Los monstruos han estado presentes en el imaginario del hombre desde la noche de los tiempos. Sobre ellos se depositaron los grandes temores de la humanidad, las angustias, las aprensiones, las opresiones y las culpas que el hombre no podía cargar sobre sus propias espaldas. A lo largo de la historia se calificaron de monstruosos todos los rasgos y comportamientos que escaparan de la presunta normalidad, establecida directa o indirectamente por las esferas de poder propias de todas las sociedades. La teología, el derecho, la estética, la medicina son solo algunas de las disciplinas que giran en torno a la figura del monstruo, que se convirtió en un objeto de admiración, curiosidad y singularidad, así como también en un forma de castigo, pecado y amenaza. El problema teratológico que ocupó distintas ramas del saber se tradujo también en la literatura, que supo proyectar de modo poético un universo monstruoso acorde con cada época y circunstancias; de ahí la evolución de la imagen del monstruo literario en contextos culturales, sociales, históricos y políticos divergentes.
Numerosos textos han dado cuenta de nacimientos o apariciones de seres monstruosos a lo largo de la historia: bestiarios, historias naturales, crónicas, libros de viajes, relaciones de sucesos, libros de misceláneas e incluso manuales de párrocos y tratados de embriología sagrada, donde se debatía a propósito del bautismo de los monstruos hasta bien entrado el siglo XVIII. Los libros de caballerías castellanos no fueron ajenos a la tradición teratológica y en sus páginas desfilaron toda suerte de monstruos, tradicionales y novedosos, que el caballero andante debía enfrentar en su periplo.

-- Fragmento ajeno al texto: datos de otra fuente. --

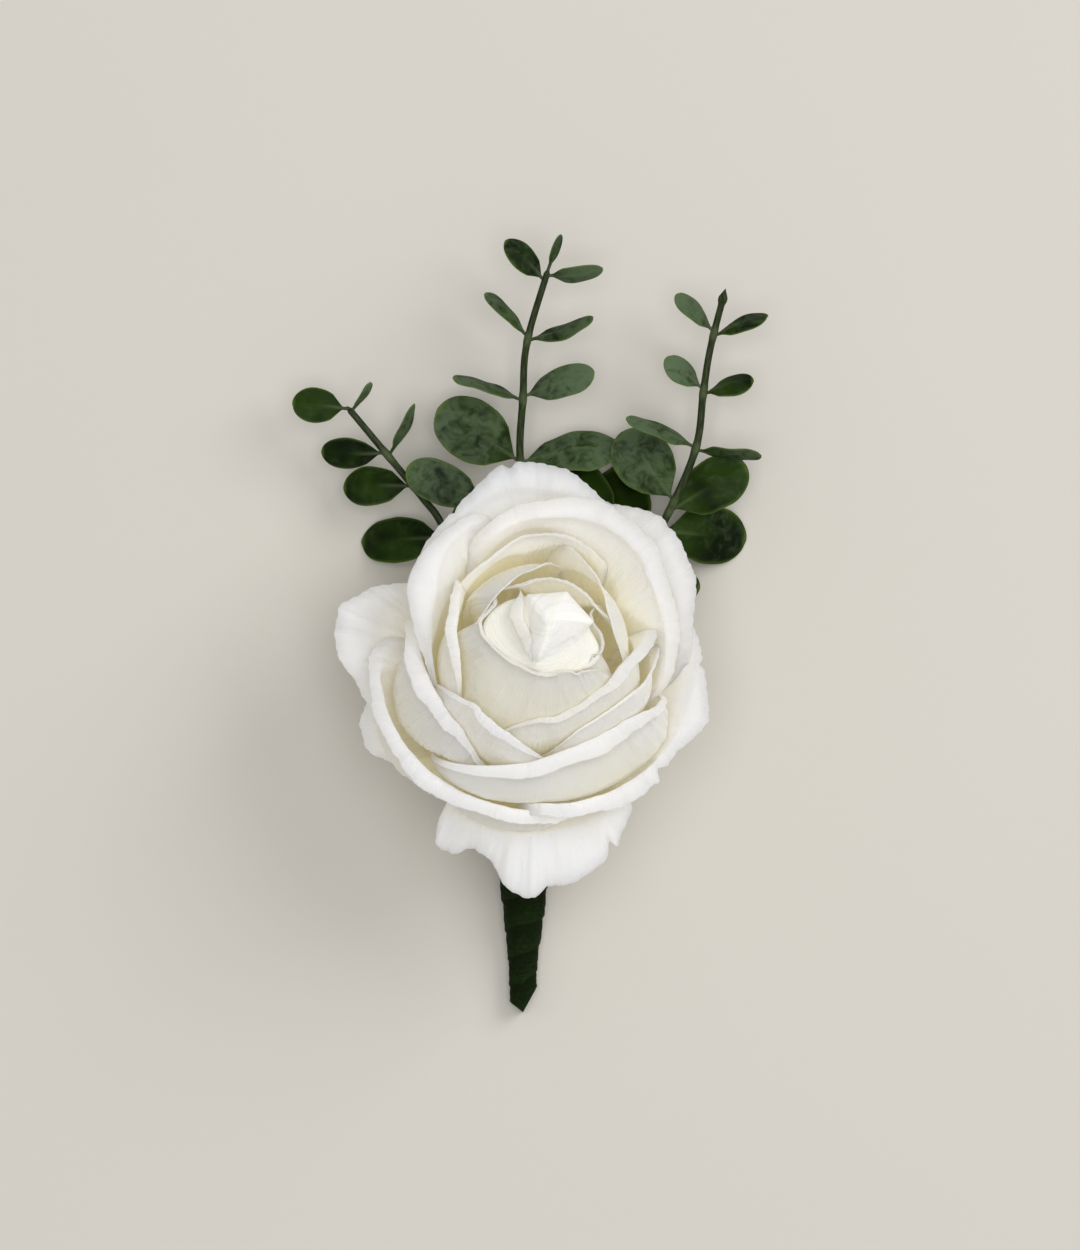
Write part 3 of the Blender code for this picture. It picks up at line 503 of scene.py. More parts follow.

Pero ¿qué sucede cuando lo monstruoso está representado por el principio femenino? Desde antiguo, la mujer encarnó la polaridad belleza-peligro y las diversas representaciones que de ella se hicieron a lo largo de la historia ponen de manifiesto la tensión entre la divinidad y la demonización que se genera a su alrededor. La mujer-serpiente encarna el arquetipo de lo monstruoso femenino, reforzado por la hibridación teratológica que vuelve sobre uno de los animales más emblemáticos del imaginario simbólico occidental: la serpiente.